In Nineteen Eighty-Four Orwell adopted a similar idea and called it ‘double think’ in which contradictory beliefs may be held and accepted in the mind simultaneously.  ‘Ing Soc’ intellectuals are aware in which direction their ‘memories' are to be altered, and therefore consciously know about playing tricks with reality.  The process must be conscious to ensure that it is carried out with precision, but it must also be unconscious, to avoid feelings of falsity and hence of guilt.  ‘Double think’ lies in the centre of the system of ‘Ing Soc’ as the essential practice of the party is to use conscious deception while retaining a hardness of purpose associated with total honesty (1).
Orwell’s Nineteen Eighty-Four was originally entitled The Last Man in Europe.  It was rejected by the publisher and became Nineteen Eighty-Four, an inversion of 1948, the year in which it was written, one hundred years after the Communist Manifesto. 

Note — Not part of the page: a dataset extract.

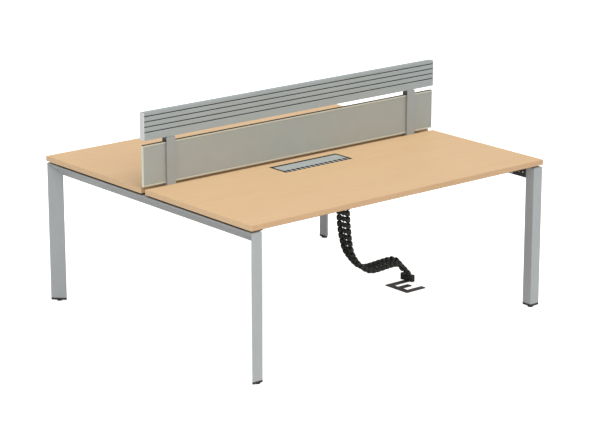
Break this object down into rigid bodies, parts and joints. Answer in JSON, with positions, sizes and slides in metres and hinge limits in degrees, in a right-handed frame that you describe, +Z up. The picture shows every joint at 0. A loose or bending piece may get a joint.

As a source for the work presented here I have taken that aspect of Nineteen Eighty-Four which satirises the period of Stalin’s power – but I have not made a work about that period:

‘It is dirty dusty and damp, humid and arid
There is beating and splashing.
There is water somewhere
The most distasteful neighbours are lined up,
  beating flashing biting and fighting.
It happens. Everything is thrown outwards,
  and falls to the bottom, to a ceiling, a wall, a floor.
That is disturbing. It could be disconcerting.
Everything is shaken up, jolted, pushed, kicked, punched,
  thumped, beaten, broken, smashed and pulped.
That might be the end of that, but they still come in
  and go out.
It continues. It goes on, passing in and passing out,
  passing on.
It could be barricaded.
Where are the entrances?
Where are the exits?
Where are they?’ (2)


1. Freely adapted from ‘The Theory and Practice of Oligarchical Collectivism’ by Emmanuel Goldstein ¬– 1984
2. Extract from ‘The Georgiana Collection’, 81–82 Text for Voice © Stuart Brisley.